SUPPLIED MATERIAL:
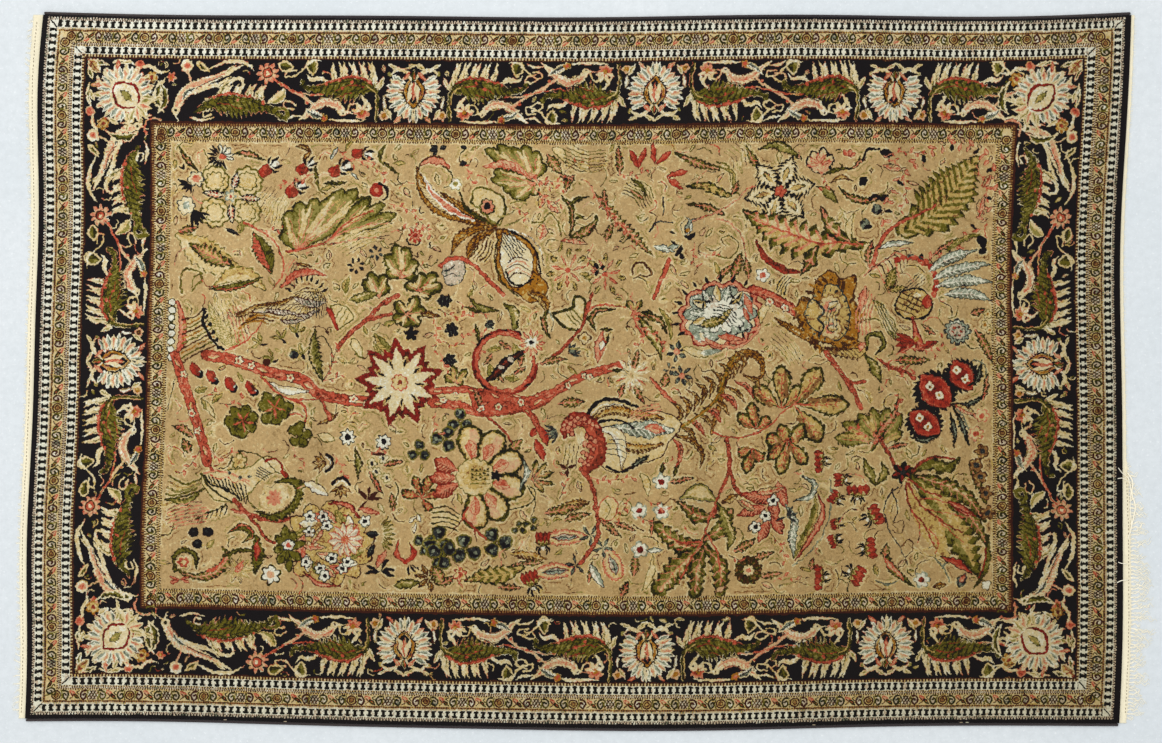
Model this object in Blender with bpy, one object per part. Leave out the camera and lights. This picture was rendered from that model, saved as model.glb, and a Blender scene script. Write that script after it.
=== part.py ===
# A hand-knotted Persian rug with short fringes, lying flat on the floor. Metres, +Z up.
# X runs along the rug's length and Y across it. The origin is the middle of the whole
# rug's footprint, at floor level. Sizes below are in millimetres, as a weaver would give them.
#
# Solids: the knotted body, two overcast side cords (selvedges), and at each end one flat
# woven strip (the kilim) whose warp ends stand out of it as the fringe.

import bpy
import bmesh
import numpy as np

MM = 0.001

# Corners of the rug seen from above, cords included, from the middle of the body.
CORNER_FAR_LEFT = (-775.5, 521.5)
CORNER_FAR_RIGHT = (803.0, 521.0)
CORNER_NEAR_LEFT = (-802.5, -508.5)
CORNER_NEAR_RIGHT = (785.0, -515.5)

# How each edge strays from the straight line between its corners: the size in millimetres of
# one, two, three ... half waves along it. Sides stray along Y and ends along X.
SIDE_WAVES = {
    "far": (-7.4, -0.1, -1.3, 1.0, -1.7, 0.2),
    "near": (-7.4, 0.4, 2.8, -0.3, 0.5, 0.5),
}
END_WAVES = {
    "left": (-1.7, 0.4, -2.0, -1.8, -0.5, -1.5),
    "right": (-5.3, -4.8, 1.2, 0.6, 1.1, -0.1),
}

BODY_THICKNESS = 5.0
CORD_WIDTH = 4.05
CORD_HEIGHT = 4.4
STRIP_THICKNESS = 1.5
SEAM_GAP = 0.3

# The pile's rim, from the floor up: height, and how far it lies inside the outline.
RIM_ROWS = ((0.0, 0.0), (3.4, 0.0), (4.5, 0.4), (BODY_THICKNESS, 1.5))
RIM_SHARP_ANGLE = 0.5

OUTWARD = {"left": -1.0, "right": 1.0}
EDGE_STEPS = 40
CORD_STEPS = 48
CORD_SIDES = 8
CORD_SQUARENESS = 0.62

# Each end, from the far corner to the near one: share of the end's length, the woven
# strip's width and the fringe's length there. A fringe under SHORTEST_STRAND is worn away.
END_COLUMNS = ("share", "strip_width", "fringe_length")
LEFT_END_ROWS = (
    (0.0, 14.5, 9.0),
    (0.12, 13.0, 7.0),
    (0.3, 11.5, 5.0),
    (0.6, 11.0, 4.6),
    (0.85, 10.5, 6.5),
    (0.95, 10.0, 10.0),
    (1.0, 10.0, 13.0),
)
RIGHT_END_ROWS = (
    (0.0, 5.0, 0.0),
    (0.3, 5.5, 0.0),
    (0.62, 6.0, 0.0),
    (0.66, 9.0, 14.0),
    (0.72, 12.0, 20.0),
    (0.85, 12.5, 29.0),
    (0.95, 12.5, 27.0),
    (1.0, 11.0, 19.0),
)
SHORTEST_STRAND = 4.0
STRAND_PITCH = {"left": 9.6, "right": 2.9}
PITCH_JITTER = 0.08
STRAND_ROOT_WIDTH = 1.25
STRAND_TIP_WIDTH = 0.7
STRAND_LENGTH_SPREAD = 0.35
STRAND_SEGMENTS = {"left": 2, "right": 3}
# Neighbouring strands lean and curl alike, so none crosses the next. The lean is the one that
# a strand has at the usual reach of its end's fringe.
USUAL_REACH = {"left": 8.0, "right": 26.0}
LEAN_MM = 5.0
LEAN_WAVELENGTH = 96.0
LEAN_POWER = 1.5
CURL_MM = 0.9
CURL_WAVELENGTH = 21.0
CURL_PHASE = 1.0
PLAIN_STATIONS = 36
FRINGE_SEED = 11

COLOURS = {
    "pile": (0.42, 0.31, 0.19, 1.0),
    "overcast_wool": (0.018, 0.014, 0.03, 1.0),
    "cotton_warp": (0.72, 0.63, 0.45, 1.0),
}
ROUGHNESS = {"pile": 0.85, "overcast_wool": 0.8, "cotton_warp": 0.9}


def clear_scene():
    for old in list(bpy.data.objects):
        bpy.data.objects.remove(old)


def make_material(name):
    material = bpy.data.materials.new(name)
    material.use_nodes = True
    shader = material.node_tree.nodes["Principled BSDF"]
    shader.inputs["Base Color"].default_value = COLOURS[name]
    shader.inputs["Roughness"].default_value = ROUGHNESS[name]
    shader.inputs["Metallic"].default_value = 0.0
    return material


def stray(waves, share):
    """Half sine waves that all vanish at the edge's two corners."""
    return sum(size * np.sin(np.pi * (k + 1) * share) for k, size in enumerate(waves))


def blend_edges(across, along):
    """Coons patch: a point of the rug from its shares of the length (across, from the left)
    and of the width (along, from the far side), worked out from the four edge curves."""
    u = np.asarray(across, float)[..., None]
    v = np.asarray(along, float)[..., None]
    far_left, far_right = np.array(CORNER_FAR_LEFT), np.array(CORNER_FAR_RIGHT)
    near_left, near_right = np.array(CORNER_NEAR_LEFT), np.array(CORNER_NEAR_RIGHT)
    in_x, in_y = np.array((1.0, 0.0)), np.array((0.0, 1.0))
    far = far_left + (far_right - far_left) * u + stray(SIDE_WAVES["far"], u) * in_y
    near = near_left + (near_right - near_left) * u + stray(SIDE_WAVES["near"], u) * in_y
    left = far_left + (near_left - far_left) * v + stray(END_WAVES["left"], v) * in_x
    right = far_right + (near_right - far_right) * v + stray(END_WAVES["right"], v) * in_x
    corners = (1 - v) * ((1 - u) * far_left + u * far_right) + v * ((1 - u) * near_left + u * near_right)
    return (1 - v) * far + v * near + (1 - u) * left + u * right - corners


def rug_length():
    return (np.subtract(CORNER_FAR_RIGHT, CORNER_FAR_LEFT))[0]


def rug_width():
    return (np.subtract(CORNER_FAR_LEFT, CORNER_NEAR_LEFT))[1]


def body_outline(inset):
    """The body's outline, seen from above and anticlockwise, this far inside its edges."""
    end = inset / rug_length()
    side = (CORD_WIDTH + SEAM_GAP + inset) / rug_width()
    run = np.linspace(0.0, 1.0, EDGE_STEPS + 1)[:-1]
    u_run, v_run = end + (1 - 2 * end) * run, side + (1 - 2 * side) * run
    near = blend_edges(u_run, np.full(EDGE_STEPS, 1 - side))
    right = blend_edges(np.full(EDGE_STEPS, 1 - end), 1 - v_run)
    far = blend_edges(1 - u_run, np.full(EDGE_STEPS, side))
    left = blend_edges(np.full(EDGE_STEPS, end), v_run)
    return np.concatenate([near, right, far, left])


def finish_object(name, mesh_builder, material):
    """Puts a bmesh, drawn in millimetres, into a named object in metres."""
    bmesh.ops.recalc_face_normals(mesh_builder, faces=mesh_builder.faces)
    bmesh.ops.scale(mesh_builder, vec=(MM, MM, MM), verts=mesh_builder.verts)
    mesh = bpy.data.meshes.new(name)
    mesh_builder.to_mesh(mesh)
    mesh_builder.free()
    mesh.materials.append(material)
    piece = bpy.data.objects.new(name, mesh)
    bpy.context.scene.collection.objects.link(piece)
    return piece


def join_rings(builder, rings, closed_ends=True):
    """Skins rings of vertices, each as long as the next, and caps the first and last."""
    for low, high in zip(rings, rings[1:]):
        for k in range(len(low)):
            after = (k + 1) % len(low)
            builder.faces.new((low[k], low[after], high[after], high[k]))
    if closed_ends:
        builder.faces.new(rings[0])
        builder.faces.new(rings[-1])


def make_body(material):
    """The knotted body: the outline lifted to the pile's height, with a worn, rounded rim."""
    builder = bmesh.new()
    rings = []
    for height, inset in RIM_ROWS:
        outline = body_outline(inset)
        rings.append([builder.verts.new((x, y, height)) for x, y in outline])
    join_rings(builder, rings)
    body = finish_object("rug_body", builder, material)
    body.data.shade_smooth()
    body.data.set_sharp_from_angle(angle=RIM_SHARP_ANGLE)
    return body


def cord_section():
    """A wrapped cord's section: a superellipse on the floor, sideways and upwards."""
    turn = 2 * np.pi * (np.arange(CORD_SIDES) + 0.5) / CORD_SIDES
    power = CORD_SQUARENESS
    sideways = np.sign(np.cos(turn)) * np.abs(np.cos(turn)) ** power
    upwards = np.sign(np.sin(turn)) * np.abs(np.sin(turn)) ** power
    sideways = sideways / np.abs(sideways).max() * CORD_WIDTH / 2
    upwards = (upwards / np.abs(upwards).max() + 1) * CORD_HEIGHT / 2
    return sideways, upwards


def make_selvedge(name, along, material):
    """One overcast side cord, carried along the share of the width at which it lies."""
    line = blend_edges(np.linspace(0.0, 1.0, CORD_STEPS + 1), np.full(CORD_STEPS + 1, along))
    heading = np.gradient(line, axis=0)
    heading /= np.linalg.norm(heading, axis=1)[:, None]
    sideways, upwards = cord_section()
    builder = bmesh.new()
    rings = []
    for (x, y), (dx, dy) in zip(line, heading):
        ring = [(x - dy * side, y + dx * side, up) for side, up in zip(sideways, upwards)]
        rings.append([builder.verts.new(point) for point in ring])
    join_rings(builder, rings)
    cord = finish_object(name, builder, material)
    cord.data.shade_smooth()
    return cord


def read_column(rows, columns, name, share):
    table = np.array(rows)
    return np.interp(share, table[:, columns.index("share")], table[:, columns.index(name)])


def strand_shift(place, reach):
    """How far a strand stands aside of its root, from the root's place along the end and the
    distance from it as a share of the usual reach."""
    lean = LEAN_MM * reach**LEAN_POWER * np.sin(2 * np.pi * place / LEAN_WAVELENGTH)
    curl = CURL_MM * np.sin(np.pi * reach) * np.sin(2 * np.pi * place / CURL_WAVELENGTH + CURL_PHASE)
    return lean + curl


def end_stations(side, rows, length):
    """Places along an end where the strip's outline has points, with a strand's length at
    the point where its root begins, and 0 at all others."""
    random = np.random.default_rng(FRINGE_SEED + len(side))
    pitch = STRAND_PITCH[side]
    centres = np.arange(pitch, length - pitch, pitch)
    centres = centres + random.uniform(-PITCH_JITTER, PITCH_JITTER, len(centres)) * pitch
    wanted = read_column(rows, END_COLUMNS, "fringe_length", centres / length)
    kept = wanted >= SHORTEST_STRAND
    spread = random.uniform(1 - STRAND_LENGTH_SPREAD, 1 + STRAND_LENGTH_SPREAD / 2, len(centres))
    strands = [(place, long) for place, long in zip(centres[kept], (wanted * spread)[kept])]
    stations = [(0.0, 0.0), (length, 0.0)]
    for place in np.linspace(0.0, length, PLAIN_STATIONS)[1:-1]:
        if all(abs(place - other) > pitch for other, _ in strands):
            stations.append((place, 0.0))
    for place, long in strands:
        stations.append((place - STRAND_ROOT_WIDTH / 2, long))
        stations.append((place + STRAND_ROOT_WIDTH / 2, 0.0))
    return sorted(stations)


def make_end(name, side, rows, material):
    """A woven strip with its fringe, drawn flat as quads and then given its thickness. The
    strip starts a seam's gap outside the body, and each strand grows out of its outer edge."""
    outward = OUTWARD[side]
    end_share = (1 + outward) / 2
    inset = (CORD_WIDTH + SEAM_GAP) / rug_width()
    length = rug_width() - 2 * (CORD_WIDTH + SEAM_GAP)
    stations = end_stations(side, rows, length)
    place = np.array([station[0] for station in stations])
    share = place / length
    edge = blend_edges(np.full(len(place), end_share), inset + (1 - 2 * inset) * share)
    width = read_column(rows, END_COLUMNS, "strip_width", share)
    builder = bmesh.new()
    inner = [builder.verts.new((x + outward * SEAM_GAP, y, 0.0)) for x, y in edge]
    outer = [builder.verts.new((x + outward * w, y, 0.0)) for (x, y), w in zip(edge, width)]
    for k in range(len(place) - 1):
        builder.faces.new((inner[k], outer[k], outer[k + 1], inner[k + 1]))
        long = stations[k][1]
        if long:
            add_strand(builder, outer[k], outer[k + 1], long, side)
    flat = list(builder.faces)
    lifted = bmesh.ops.extrude_face_region(builder, geom=flat, use_keep_orig=True)["geom"]
    raised = [item for item in lifted if isinstance(item, bmesh.types.BMVert)]
    bmesh.ops.translate(builder, vec=(0.0, 0.0, STRIP_THICKNESS), verts=raised)
    return finish_object(name, builder, material)


def add_strand(builder, root_a, root_b, long, side):
    """A chain of quads from a strand's root on the strip to its tapered tip."""
    middle = (root_a.co + root_b.co) / 2
    before = (root_a, root_b)
    segments = STRAND_SEGMENTS[side]
    for step in range(1, segments + 1):
        share = step / segments
        half = (STRAND_ROOT_WIDTH + (STRAND_TIP_WIDTH - STRAND_ROOT_WIDTH) * share) / 2
        x = middle.x + OUTWARD[side] * long * share
        y = middle.y - strand_shift(-middle.y, long * share / USUAL_REACH[side])
        after = (builder.verts.new((x, y + half, 0.0)), builder.verts.new((x, y - half, 0.0)))
        builder.faces.new((before[0], after[0], after[1], before[1]))
        before = after


def centre_on_floor(pieces):
    """Moves the meshes so that the origin is the middle of the footprint, on the floor."""
    points = np.array([vert.co[:] for piece in pieces for vert in piece.data.vertices])
    low, high = points.min(axis=0), points.max(axis=0)
    shift = -(low + high) / 2
    for piece in pieces:
        for vert in piece.data.vertices:
            vert.co.x += shift[0]
            vert.co.y += shift[1]
            vert.co.z -= low[2]


def main():
    clear_scene()
    pile = make_material("pile")
    wool = make_material("overcast_wool")
    cotton = make_material("cotton_warp")
    half_cord = CORD_WIDTH / 2 / rug_width()
    centre_on_floor([
        make_body(pile),
        make_selvedge("selvedge_far", half_cord, wool),
        make_selvedge("selvedge_near", 1 - half_cord, wool),
        make_end("fringed_end_left", "left", LEFT_END_ROWS, cotton),
        make_end("fringed_end_right", "right", RIGHT_END_ROWS, cotton),
    ])


main()
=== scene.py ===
import bpy
import numpy as np
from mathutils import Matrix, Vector


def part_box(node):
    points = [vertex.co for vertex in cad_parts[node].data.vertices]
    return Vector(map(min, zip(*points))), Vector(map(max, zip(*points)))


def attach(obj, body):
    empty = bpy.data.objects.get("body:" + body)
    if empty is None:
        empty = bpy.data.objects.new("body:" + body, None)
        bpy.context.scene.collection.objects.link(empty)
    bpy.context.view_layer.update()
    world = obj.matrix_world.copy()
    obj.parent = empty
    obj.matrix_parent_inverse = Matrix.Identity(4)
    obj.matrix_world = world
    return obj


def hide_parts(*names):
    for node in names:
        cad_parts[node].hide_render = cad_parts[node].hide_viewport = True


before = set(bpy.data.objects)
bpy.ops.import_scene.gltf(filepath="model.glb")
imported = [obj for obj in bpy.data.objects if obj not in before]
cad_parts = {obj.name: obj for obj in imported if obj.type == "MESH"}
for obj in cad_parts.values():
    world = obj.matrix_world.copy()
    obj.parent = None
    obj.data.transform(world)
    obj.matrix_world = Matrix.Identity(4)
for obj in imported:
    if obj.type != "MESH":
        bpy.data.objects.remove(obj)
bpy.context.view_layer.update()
rng = np.random.default_rng(7)
mm = 0.001
# The pattern is charted knot by knot, as a weaver's cartoon is, and every place below is
# counted in cartoon squares from the far left corner: x to the right, y towards the near side.
cartoon = {
    "squares": (1092, 714),
    "knotsPerSquare": 2,
    "rims": 1.2,  # every motif's edge is drawn this many times its given width
}
knotCount = tuple(n * cartoon["knotsPerSquare"] for n in cartoon["squares"])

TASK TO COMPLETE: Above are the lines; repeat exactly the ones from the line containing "before = after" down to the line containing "obj.matrix_world = world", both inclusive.

OUTPUT:
        before = after


def centre_on_floor(pieces):
    """Moves the meshes so that the origin is the middle of the footprint, on the floor."""
    points = np.array([vert.co[:] for piece in pieces for vert in piece.data.vertices])
    low, high = points.min(axis=0), points.max(axis=0)
    shift = -(low + high) / 2
    for piece in pieces:
        for vert in piece.data.vertices:
            vert.co.x += shift[0]
            vert.co.y += shift[1]
            vert.co.z -= low[2]


def main():
    clear_scene()
    pile = make_material("pile")
    wool = make_material("overcast_wool")
    cotton = make_material("cotton_warp")
    half_cord = CORD_WIDTH / 2 / rug_width()
    centre_on_floor([
        make_body(pile),
        make_selvedge("selvedge_far", half_cord, wool),
        make_selvedge("selvedge_near", 1 - half_cord, wool),
        make_end("fringed_end_left", "left", LEFT_END_ROWS, cotton),
        make_end("fringed_end_right", "right", RIGHT_END_ROWS, cotton),
    ])


main()
=== scene.py ===
import bpy
import numpy as np
from mathutils import Matrix, Vector


def part_box(node):
    points = [vertex.co for vertex in cad_parts[node].data.vertices]
    return Vector(map(min, zip(*points))), Vector(map(max, zip(*points)))


def attach(obj, body):
    empty = bpy.data.objects.get("body:" + body)
    if empty is None:
        empty = bpy.data.objects.new("body:" + body, None)
        bpy.context.scene.collection.objects.link(empty)
    bpy.context.view_layer.update()
    world = obj.matrix_world.copy()
    obj.parent = empty
    obj.matrix_parent_inverse = Matrix.Identity(4)
    obj.matrix_world = world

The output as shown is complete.